Big Data refusal: the nuclear disarmament movement of the 21st century

James Bridle's new essay (adapted from a speech at the Through Post-Atomic Eyes event in Toronto last month) draws a connection between the terror of life in the nuclear shadow and the days we live in now, when we know that huge privacy disasters are looming, but are seemingly powerless to stop the proliferation of surveillance.

He connects his essay to Maciej Ceglowski's speech, "Haunted By Data"; and my 2008 essay on personal information as nuclear waste.

The one concession to the present at Bletchley is a small Intel-sponsored exhibition about cybersecurity, which is largely useless, but also unintentionally revealing. One of the talking heads it calls upon while advising visitors to always use a strong password when browsing online is Michael Hayden.

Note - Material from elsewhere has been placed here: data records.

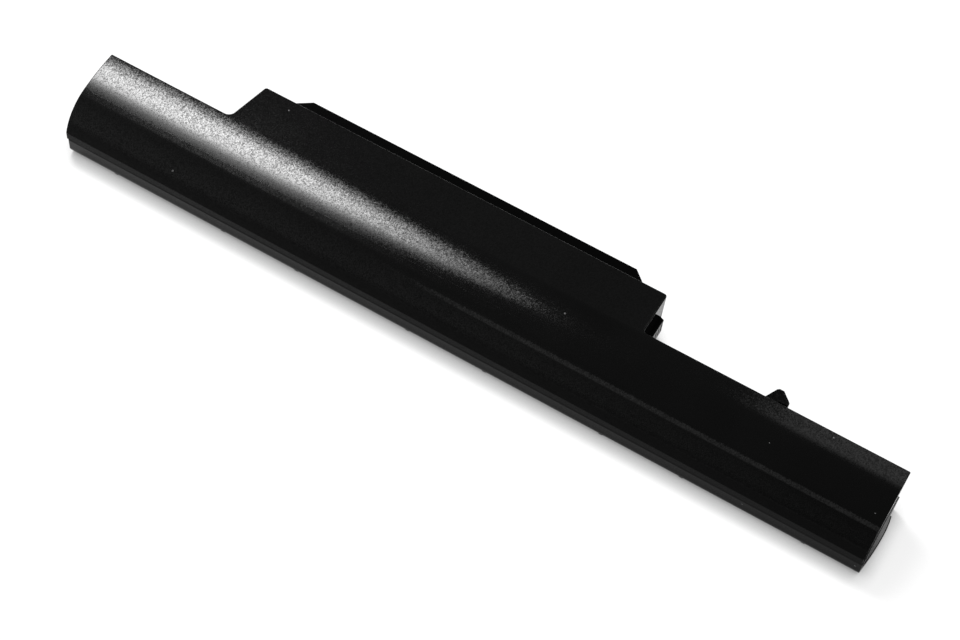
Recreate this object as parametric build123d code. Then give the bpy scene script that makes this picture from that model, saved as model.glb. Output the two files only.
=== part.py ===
"""Laptop battery pack: a long barrel of four cells with a block of two more cells along its front.

Lengths are millimetres. While a piece is shaped, x runs from the left end of the barrel, y from its
back face towards the block, and z up from the underside. The finished pack has its origin in the
middle of its footprint, on the underside.
"""
from build123d import *
from math import asin, cos, hypot, radians, sin, sqrt
import os

# Cells, 18.2 mm across and 65 mm long, welded end to end
cell_diameter = 18.2
cell_length = 65.0
cell_button_diameter = 7.6
cell_button_height = 0.8
cell_groove_depth = 0.6
cell_groove_width = 1.6
cell_groove_from_top = 3.2
cell_edge_radius = 0.5
cell_clearance = 0.1
row_gap = 0.1
barrel_cells = 4
block_cells = 2

# Insulating washers, weld tabs, strips and foam
washer_diameter = 16.4
washer_bore = 9.6
washer_thickness = 0.3
tab_thickness = 0.4
tab_width = 10.0
tab_height = 12.0
tab_corner_radius = 2.0
strip_thickness = 0.15
strip_width = 4.0
strip_gap = 0.02
strip_offset = 2.5
strip_spacing = 5.2
strip_turn = 60.0
pad_width = 12.0
pad_height = 10.0
pad_gap = 0.1

# Walls of the case, and the room that they leave round the cells
wall = 1.0
floor_thickness = 1.0
end_room = 3.0
back_room = 1.6
skin_gap = 0.05
port_room = 4.2

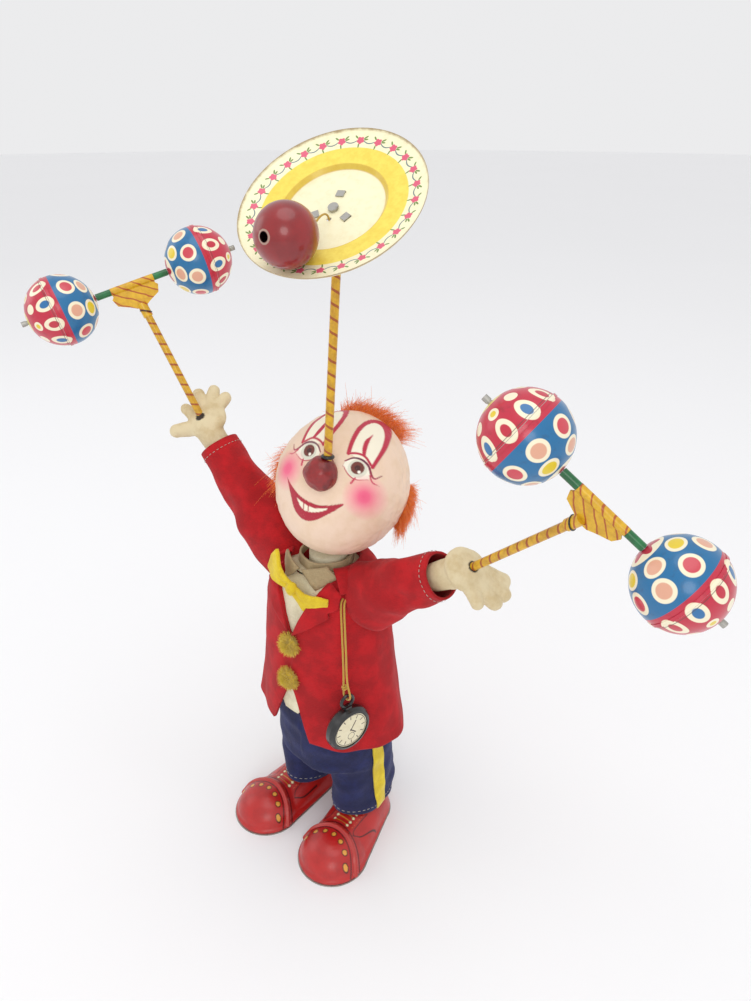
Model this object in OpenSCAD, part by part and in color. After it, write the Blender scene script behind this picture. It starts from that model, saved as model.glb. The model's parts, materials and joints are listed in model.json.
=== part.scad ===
// Clockwork juggling clown: a tin-plate motor in a dressed body swings two juggling wands
// and rocks a head that balances a spinning dish. Millimetres, +Z up, figure faces -Y.
// Origin: the floor, midway between the shoes, under the neck rod's column.

/* [Feet and legs] */
// Radius of the round toe of a shoe
toe_r = 17.5; // [16:0.5:18]
// Radius of the heel of a shoe
heel_r = 12.5; // [11:0.5:13]
// Height of the toe cap
toe_h = 14; // [12:0.5:16]
// Radius of a leg tube
leg_r = 6.5; // [5:0.5:7]

/* [Body] */
// Half width of the tin body shell
body_a = 26.5; // [26.5:0.1:27]
// Depth of the body over its width
body_ratio = 0.78; // [0.78:0.01:0.8]
// Thickness of the coat cloth
coat_t = 1.2; // [0.8:0.1:1.3]

/* [Motor] */
// Height of the winding arbor
wind_z = 88; // [86:0.5:89]
// Thickness of the motor plates
plate_t = 0.8; // [0.6:0.1:0.8]
// Radius of the crank pin's circle
crank_e = 3.5; // [3:0.1:3.5]
// Radius of the arbor pivots
pivot_r = 0.9; // [0.8:0.05:1]
// Running clearance of a pivot in its hole, on the radius
run_gap = 0.05; // [0.03:0.01:0.08]

/* [Arms and wands] */
// Height of the shoulder pivots
shoulder_z = 137; // [137:0.5:138]
// Sideways distance of a shoulder pivot from the middle
shoulder_x = 14; // [13.5:0.1:14]
// Radius of the striped sticks
stick_r = 1.65; // [1.4:0.05:1.8]
// Radius of the juggling balls
ball_r = 15; // [13:0.5:15]
// Distance from the wand's middle to a ball's centre
ball_reach = 31.75; // [31:0.25:33]
// Thickness of the ball's tin
ball_t = 0.4; // [0.3:0.05:0.6]

/* [Head and dish] */
// Half width of the head
head_a = 28; // [27:0.5:28.5]
// Half height of the head
head_c = 31; // [30:0.5:32]
// Outer radius of the dish
dish_r = 33.75; // [32:0.25:36]
// Radius of the red bead that rolls on the dish
bead_r = 10.5; // [9:0.5:10.5]

/* [Watch] */
// Outer radius of the watch case
watch_r = 10.75; // [9:0.25:11]
// Thickness of the watch case
watch_t = 6; // [4:0.5:6]

/* [Hidden] */
$fn = 48;

tin_red = "firebrick";
cloth_red = "crimson";
stick_yellow = "gold";
skin = "bisque";
steel = "silver";
brass = "darkgoldenrod";

// --- places -------------------------------------------------------------------------
toe_at = [22.6, -25.7];
heel_at = [17.5, 7];
sole_t = 0.6;
leg_at = [17.5, 6];
body_y = 1;                       // the body's axis stands a little behind the origin
front_y = -5;                     // outer face of the motor's front plate
back_y = 12;                      // inner face of the motor's back plate
neck_y = 3;
neck_pivot_z = 140;
arm_pin_z = shoulder_z - 14;      // arm levers are 14 long
neck_pin_z = neck_pivot_z - 28;   // the neck lever is 28 long
lever_y = -7.4;                   // front face of the levers
lever_t = 0.8;
bar_y = -9;                       // front face of the drive bar
bar_t = 0.8;
pin_r = 0.9;
slot_gap = 0.35;

great_teeth = 48;
great_m = 0.7;
second_teeth = 40;
crank_teeth = 30;
fine_m = 0.5;
pinion_a = 12;                    // on the second arbor, driven by the great wheel
pinion_b = 10;                    // on the crank arbor
pinion_c = 8;                     // on the governor arbor
second_z = wind_z + great_m * (great_teeth + pinion_a) / 2;
crank_turn = 150;                 // direction from the second arbor to the crank arbor
crank_gap = fine_m * (second_teeth + pinion_b) / 2;
crank_at = [crank_gap * cos(crank_turn), second_z + crank_gap * sin(crank_turn)];
fly_turn = 60;
fly_gap = fine_m * (crank_teeth + pinion_c) / 2;
fly_at = [crank_at[0] + fly_gap * cos(fly_turn), crank_at[1] + fly_gap * sin(fly_turn)];
crank_rest = -1.57;               // the bar rests this far from the middle of its travel
crank_pin_turn = acos(crank_rest / crank_e);

hand_right_at = [-74, 0, 198];
wand_right_at = [-103, -8, 258];
axle_right_dir = unit([26, 56, 16]);
hand_left_at = [73, 0, 176];
wand_left_at = [122.5, -7.5, 221.5];
axle_left_dir = unit([51, 9, -37]);
shoulder_right = [-shoulder_x, 0, shoulder_z];
shoulder_left = [shoulder_x, 0, shoulder_z];

head_at = [3.5, 9.5, 186.5];
face_dir = unit([0.345, -0.775, 0.53]);
crown_dir = unit([-0.004, 0.563, 0.826]);
ear_dir = cross(crown_dir, face_dir);      // towards the figure's left ear
nose_at = [14, -11.5, 202];
nose_hole = [14, -11, 207];
nose_r = 6.5;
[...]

That's Michael Hayden, former director of NSA and CIA, who is famous in part for affirming that "we kill people with metadata" – an affirmation that data is a weapon in itself.

This thing we call BIG DATA is The Bomb – a tool developed for wartime purposes which can destroy indiscriminately. I was struck hard by this realisation at Bletchley, and once seen, it can't be unseen.

I'm not the only one who has this sense either*. The phrase "privacy chernobyl" or "meltdown" has been deployed by the media on many occasions, most recently in reference to the Ashley Madison hack when the personal information of thousands of people was posted online for all to see, with little sympathy for the victims, even when they turned out to be just that, conned twice over, first by Ashley Madison's marketing department, and second by its security team.

But when that data is the names and addresses of all the children in the UK, or an HIV clinic's medical records, or all of a cellular provider's customer data, it's a bit more concerning.